Em delação premiada à Polícia Federa, o ex-ajudante de ordens do ex-presidente Jair Bolsonaro, o tenente-coronel do Exército Mauro Barbosa Cid relatou ter presenciado reuniões entre Bolsonaro e a cúpula das Forças Armadas parar tratar do golpe militar. O plano, segundo a delação de Cid divulgada pelo jornal golpista O Globo (“Em delação, Mauro Cid revela que Bolsonaro fez reunião com cúpula militar para avaliar golpe no país”, Bela Megale, 21/9/2023), era impedir a troca de governo, o que não ocorreu. Ainda segundo a colunista, a delação de Cid indica que o almirante Almir Garnier Santos, na época comandante da Marinha, teria apoiado os planos golpistas, diferente do comando do Exército, que na ocasião, se opôs. Sendo criminoso o teor da conversa (como quer fazer crer a imprensa burguesa), mesmo os militares que supostamente não apoiaram a realização de um golpe teriam de denunciá-lo, o que não foi feito e os torna passíveis de responder por prevaricação.
Comprovando-se os eventos narrados por Cid, fica a dúvida: o regime irá prender a cúpula militar? Ou toda a histeria criada pela suposta “defesa da democracia” serve apenas para pobres, como o ex-funcionário da Sabesp, a manicure e outros participantes do 8 de janeiro da mesma estirpe social?
Na ânsia por manter o controle do regime político, os setores mais poderosos da burguesia tem empreendido uma verdadeira caçada à extrema-direita, buscando alijar o campo de suas lideranças e assim, trazê-los de volta ao seu domínio. Ocorre que como aprendizes de feiticeiro ineptos, acabaram longe demais e agora, precisam dar uma definição para a política adotada no último período: manter a perseguição a Bolsonaro, sendo para isso obrigada a prender generais da cúpula das Forças Armadas, ou parar onde está e buscar outros meios para enquadrar o bolsonarismo.
A primeira opção é problemática por diversos fatores: já em agosto, os generais reclamaram da “instabilidade e insegurança nas Forças Armadas”. Para não afirmá-lo diretamente, os militares usaram o espaço da colunista do Estado de S. Paulo, Monica Gugliano, para expressar que “a PGR estaria ‘tripudiando’ e que essas ações têm um limite, a partir do qual não seria fácil acalmar nem o oficialato e nem tampouco os militares abaixo da linha de comando” (“Militares veem Justiça esticando a corda e gerando instabilidade e insegurança nas Forças Armadas”, 18/8/2023).
A reação dos quartéis fora causada pela prisão de militares pedidas pela Procuradoria-Geral da República (PGR), que em 18 de agosto, prendeu sete membros da cúpula da Polícia Militar do Distrito Federal, incluindo o comandante da PM em Brasília, Klepter Rosa Gonçalves.
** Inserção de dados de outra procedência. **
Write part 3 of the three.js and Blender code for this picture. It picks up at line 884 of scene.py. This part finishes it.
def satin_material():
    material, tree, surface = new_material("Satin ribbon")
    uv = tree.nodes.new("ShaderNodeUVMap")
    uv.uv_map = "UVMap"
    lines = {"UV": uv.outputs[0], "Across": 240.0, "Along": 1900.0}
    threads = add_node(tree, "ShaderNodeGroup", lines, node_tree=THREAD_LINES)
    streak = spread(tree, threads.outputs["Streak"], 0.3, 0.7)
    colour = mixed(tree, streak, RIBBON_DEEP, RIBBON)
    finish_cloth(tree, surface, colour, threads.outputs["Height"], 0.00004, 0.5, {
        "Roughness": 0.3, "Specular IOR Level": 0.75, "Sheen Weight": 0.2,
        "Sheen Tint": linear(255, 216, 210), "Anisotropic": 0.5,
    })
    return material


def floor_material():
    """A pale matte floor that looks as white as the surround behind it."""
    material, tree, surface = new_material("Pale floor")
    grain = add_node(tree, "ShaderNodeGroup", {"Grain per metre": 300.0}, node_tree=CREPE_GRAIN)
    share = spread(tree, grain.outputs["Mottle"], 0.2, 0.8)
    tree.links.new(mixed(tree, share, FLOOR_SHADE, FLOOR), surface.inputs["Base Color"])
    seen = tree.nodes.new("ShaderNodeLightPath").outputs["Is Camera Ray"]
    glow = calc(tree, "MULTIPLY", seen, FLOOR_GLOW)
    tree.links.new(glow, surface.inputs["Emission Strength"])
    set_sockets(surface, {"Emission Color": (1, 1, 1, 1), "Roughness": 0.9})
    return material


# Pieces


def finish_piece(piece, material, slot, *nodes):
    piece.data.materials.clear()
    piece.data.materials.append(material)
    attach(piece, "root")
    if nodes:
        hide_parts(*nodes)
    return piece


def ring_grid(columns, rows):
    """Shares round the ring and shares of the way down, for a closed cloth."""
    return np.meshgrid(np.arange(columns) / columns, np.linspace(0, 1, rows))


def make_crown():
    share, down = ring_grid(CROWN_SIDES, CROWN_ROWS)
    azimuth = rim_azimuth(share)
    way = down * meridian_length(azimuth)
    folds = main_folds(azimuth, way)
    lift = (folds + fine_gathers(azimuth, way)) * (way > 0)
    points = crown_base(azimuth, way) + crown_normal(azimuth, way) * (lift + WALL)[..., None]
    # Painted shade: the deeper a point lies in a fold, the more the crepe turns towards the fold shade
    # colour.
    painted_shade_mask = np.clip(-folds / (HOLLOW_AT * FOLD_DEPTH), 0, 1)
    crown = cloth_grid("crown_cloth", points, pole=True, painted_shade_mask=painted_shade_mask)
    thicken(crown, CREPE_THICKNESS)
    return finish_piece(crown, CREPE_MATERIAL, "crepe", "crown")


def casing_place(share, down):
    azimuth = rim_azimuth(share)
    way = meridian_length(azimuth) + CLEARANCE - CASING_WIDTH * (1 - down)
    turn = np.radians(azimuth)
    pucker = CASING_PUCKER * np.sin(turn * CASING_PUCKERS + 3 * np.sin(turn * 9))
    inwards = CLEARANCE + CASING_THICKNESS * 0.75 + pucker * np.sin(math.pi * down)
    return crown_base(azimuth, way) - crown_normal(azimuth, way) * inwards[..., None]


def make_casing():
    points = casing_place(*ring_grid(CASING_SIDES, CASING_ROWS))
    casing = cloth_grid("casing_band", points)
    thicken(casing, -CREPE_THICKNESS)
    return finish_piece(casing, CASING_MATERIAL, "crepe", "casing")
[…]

Ainda na coluna supracitada, os generais declaram que “entre os militares, existe a percepção é de que há exagero e descontrole nessas prisões”.
A outra opção da burguesia – parar a perseguição a Bolsonaro -, no entanto, não é mais fácil. Uma pesquisa do Datafolha divulgada no último dia 15 mostra que mesmo submetido a uma intensa campanha e perdendo os direitos políticos, o ex-presidente continua sendo o principal nome da direita brasileira, sendo preferido por 25% dos eleitores entrevistados pelo órgão de pesquisa.
Como não se pode afirmar categoricamente nada a respeito dos dados, tais pesquisas não merecerem muito crédito pelo que dizem, mas pelo que indicam e aqui, é preciso ter claro que se o Datafolha coloca quase um terço do eleitorado brasileiro no bolsonarismo, é evidente que a direita nacional continua apoiando o ex-presidente. Parar a caça a Bolsonaro, a essa altura, deixaria o falido centro político (capitaneado sobretudo pelo PSDB) em uma crise ainda maior.
A evolução da conjuntura política coloca a burguesia em um impasse, entre abrir uma crise com os militares cujo desfecho é imprevisível ou revelar a farsa da campanha em defesa da democracia, e com isso, se ver obrigada a render-se ao bolsonarismo, colocando a pá de cal que faltava na direita tradicional. Ao contrário do que apregoa um setor da esquerda, os trabalhadores não devem seguir os distintos campos da burguesia em disputa, mas se opor às arbitrariedades cometidas até aqui.
Mais do que isso, as organizações de luta dos trabalhadores devem ter a clareza de que a crise atual obrigará uma ação da classe trabalhadora, que deve desde já estar mobilizada para não ser esmagada quando a direita e a extrema-direita chegarem a um acordo. Independentemente do desfecho do impasse, seu custo recairá sob as costas do proletariado.